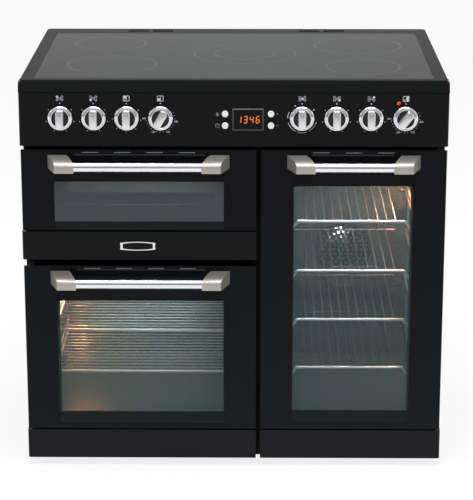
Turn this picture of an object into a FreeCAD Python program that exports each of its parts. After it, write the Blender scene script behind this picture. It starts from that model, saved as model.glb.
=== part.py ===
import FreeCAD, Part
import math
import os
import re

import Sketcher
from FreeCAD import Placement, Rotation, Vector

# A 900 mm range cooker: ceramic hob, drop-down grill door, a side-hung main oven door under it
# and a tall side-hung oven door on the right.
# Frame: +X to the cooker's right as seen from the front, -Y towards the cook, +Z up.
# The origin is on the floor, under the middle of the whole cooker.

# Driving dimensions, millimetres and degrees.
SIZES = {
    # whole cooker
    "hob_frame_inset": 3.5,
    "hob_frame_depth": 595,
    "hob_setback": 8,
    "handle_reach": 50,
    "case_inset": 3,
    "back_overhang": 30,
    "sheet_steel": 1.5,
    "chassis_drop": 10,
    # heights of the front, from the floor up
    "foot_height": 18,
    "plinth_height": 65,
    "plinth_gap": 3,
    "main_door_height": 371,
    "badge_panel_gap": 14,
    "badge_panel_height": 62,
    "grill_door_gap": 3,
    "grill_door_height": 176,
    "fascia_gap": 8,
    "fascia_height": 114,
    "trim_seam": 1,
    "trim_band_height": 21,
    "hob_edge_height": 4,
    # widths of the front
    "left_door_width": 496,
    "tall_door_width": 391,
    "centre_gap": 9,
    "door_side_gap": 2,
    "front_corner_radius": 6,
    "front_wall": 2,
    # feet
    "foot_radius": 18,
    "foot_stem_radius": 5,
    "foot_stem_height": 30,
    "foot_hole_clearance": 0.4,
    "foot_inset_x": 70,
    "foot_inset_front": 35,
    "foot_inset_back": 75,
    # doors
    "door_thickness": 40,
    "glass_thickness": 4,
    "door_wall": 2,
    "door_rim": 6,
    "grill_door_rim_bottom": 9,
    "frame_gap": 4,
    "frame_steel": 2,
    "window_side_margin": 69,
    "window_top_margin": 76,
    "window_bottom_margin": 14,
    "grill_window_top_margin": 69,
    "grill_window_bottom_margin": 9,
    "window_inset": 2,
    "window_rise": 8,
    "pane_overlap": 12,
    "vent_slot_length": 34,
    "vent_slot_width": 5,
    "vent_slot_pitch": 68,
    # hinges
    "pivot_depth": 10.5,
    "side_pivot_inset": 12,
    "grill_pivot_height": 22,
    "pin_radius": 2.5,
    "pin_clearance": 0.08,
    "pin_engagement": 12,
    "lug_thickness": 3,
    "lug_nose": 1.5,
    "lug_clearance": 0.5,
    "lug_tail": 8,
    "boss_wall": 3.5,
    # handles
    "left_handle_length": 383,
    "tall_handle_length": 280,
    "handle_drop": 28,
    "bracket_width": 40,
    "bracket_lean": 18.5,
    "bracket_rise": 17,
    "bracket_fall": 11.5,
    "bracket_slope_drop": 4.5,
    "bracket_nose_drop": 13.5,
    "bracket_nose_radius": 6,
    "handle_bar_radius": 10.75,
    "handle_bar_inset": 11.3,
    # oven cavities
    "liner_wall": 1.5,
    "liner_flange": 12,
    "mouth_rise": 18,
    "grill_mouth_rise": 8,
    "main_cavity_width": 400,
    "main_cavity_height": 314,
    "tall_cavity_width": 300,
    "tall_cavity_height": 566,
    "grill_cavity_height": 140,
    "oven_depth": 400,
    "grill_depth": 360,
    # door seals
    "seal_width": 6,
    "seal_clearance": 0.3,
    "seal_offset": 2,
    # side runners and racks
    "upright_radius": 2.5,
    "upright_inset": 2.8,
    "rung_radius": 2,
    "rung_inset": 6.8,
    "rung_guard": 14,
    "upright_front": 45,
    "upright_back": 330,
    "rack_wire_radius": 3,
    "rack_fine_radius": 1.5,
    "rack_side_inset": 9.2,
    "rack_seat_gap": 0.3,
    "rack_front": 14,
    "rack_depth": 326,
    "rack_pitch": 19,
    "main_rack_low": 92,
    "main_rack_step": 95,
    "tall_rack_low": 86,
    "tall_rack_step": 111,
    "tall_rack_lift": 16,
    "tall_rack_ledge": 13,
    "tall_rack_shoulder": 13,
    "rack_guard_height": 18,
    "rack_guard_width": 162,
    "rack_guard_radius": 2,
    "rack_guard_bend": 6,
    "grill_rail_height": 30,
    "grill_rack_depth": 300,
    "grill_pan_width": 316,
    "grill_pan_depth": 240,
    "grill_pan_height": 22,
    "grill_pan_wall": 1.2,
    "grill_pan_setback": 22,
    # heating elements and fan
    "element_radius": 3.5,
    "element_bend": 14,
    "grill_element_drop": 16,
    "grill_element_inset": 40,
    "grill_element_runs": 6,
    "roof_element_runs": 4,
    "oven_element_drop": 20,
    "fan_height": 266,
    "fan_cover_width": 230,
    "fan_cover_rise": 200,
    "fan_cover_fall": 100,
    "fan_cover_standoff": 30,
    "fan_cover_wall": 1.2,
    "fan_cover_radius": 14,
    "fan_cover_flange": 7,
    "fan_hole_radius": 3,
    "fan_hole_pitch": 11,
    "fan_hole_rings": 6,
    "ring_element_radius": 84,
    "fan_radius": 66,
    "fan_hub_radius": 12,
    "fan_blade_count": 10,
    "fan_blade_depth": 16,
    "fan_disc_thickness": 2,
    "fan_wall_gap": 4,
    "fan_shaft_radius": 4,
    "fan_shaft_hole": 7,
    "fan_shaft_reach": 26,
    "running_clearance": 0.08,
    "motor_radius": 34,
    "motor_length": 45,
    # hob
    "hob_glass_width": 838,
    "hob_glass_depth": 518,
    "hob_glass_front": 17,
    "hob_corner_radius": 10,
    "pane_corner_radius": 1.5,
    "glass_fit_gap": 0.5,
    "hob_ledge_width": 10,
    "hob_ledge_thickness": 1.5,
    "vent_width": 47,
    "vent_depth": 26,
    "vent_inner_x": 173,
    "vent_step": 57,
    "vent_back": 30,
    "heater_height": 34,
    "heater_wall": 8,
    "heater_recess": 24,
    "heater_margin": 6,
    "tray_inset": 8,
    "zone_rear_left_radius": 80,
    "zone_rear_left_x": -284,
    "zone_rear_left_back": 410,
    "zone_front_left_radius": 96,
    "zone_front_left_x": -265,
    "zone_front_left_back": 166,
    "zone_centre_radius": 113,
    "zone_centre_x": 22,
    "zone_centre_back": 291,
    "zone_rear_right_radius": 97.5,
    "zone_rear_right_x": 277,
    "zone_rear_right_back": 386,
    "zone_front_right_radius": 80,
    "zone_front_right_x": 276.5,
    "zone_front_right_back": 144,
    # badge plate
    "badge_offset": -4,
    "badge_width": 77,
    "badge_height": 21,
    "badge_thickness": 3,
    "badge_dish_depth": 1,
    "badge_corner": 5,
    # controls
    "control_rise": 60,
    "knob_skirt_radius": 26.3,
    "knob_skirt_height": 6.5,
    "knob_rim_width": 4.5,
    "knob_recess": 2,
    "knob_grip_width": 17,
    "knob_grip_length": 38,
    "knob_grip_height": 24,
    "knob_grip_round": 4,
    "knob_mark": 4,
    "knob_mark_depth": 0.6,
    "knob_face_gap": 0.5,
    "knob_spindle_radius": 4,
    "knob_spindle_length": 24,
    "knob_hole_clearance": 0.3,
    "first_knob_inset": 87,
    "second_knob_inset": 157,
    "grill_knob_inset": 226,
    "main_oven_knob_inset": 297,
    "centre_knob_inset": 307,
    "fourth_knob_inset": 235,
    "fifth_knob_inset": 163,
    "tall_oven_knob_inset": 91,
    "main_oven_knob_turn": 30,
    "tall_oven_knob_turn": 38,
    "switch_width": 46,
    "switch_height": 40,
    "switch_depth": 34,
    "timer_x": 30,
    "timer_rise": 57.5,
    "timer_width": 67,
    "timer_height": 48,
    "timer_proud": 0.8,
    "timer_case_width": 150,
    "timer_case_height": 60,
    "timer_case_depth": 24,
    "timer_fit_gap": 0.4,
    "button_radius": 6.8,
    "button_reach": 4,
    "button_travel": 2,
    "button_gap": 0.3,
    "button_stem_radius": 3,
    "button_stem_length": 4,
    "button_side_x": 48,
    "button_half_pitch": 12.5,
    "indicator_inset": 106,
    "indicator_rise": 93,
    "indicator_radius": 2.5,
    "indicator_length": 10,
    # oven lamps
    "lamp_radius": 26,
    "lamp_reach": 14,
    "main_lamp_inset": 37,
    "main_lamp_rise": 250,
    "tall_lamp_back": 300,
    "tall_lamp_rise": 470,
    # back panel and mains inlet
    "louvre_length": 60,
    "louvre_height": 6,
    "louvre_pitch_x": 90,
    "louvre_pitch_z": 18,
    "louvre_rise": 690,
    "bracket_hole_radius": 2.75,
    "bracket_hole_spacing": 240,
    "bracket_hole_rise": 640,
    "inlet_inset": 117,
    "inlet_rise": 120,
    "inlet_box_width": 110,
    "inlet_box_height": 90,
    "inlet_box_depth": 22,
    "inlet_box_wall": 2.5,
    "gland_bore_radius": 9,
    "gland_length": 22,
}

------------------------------

Pick out the lines above containing the word "FreeCAD", then copy them.

Output of the task —
Turn this picture of an object into a FreeCAD Python program that exports each of its parts. After it, write the Blender scene script behind this picture. It starts from that model, saved as model.glb.
import FreeCAD, Part
from FreeCAD import Placement, Rotation, Vector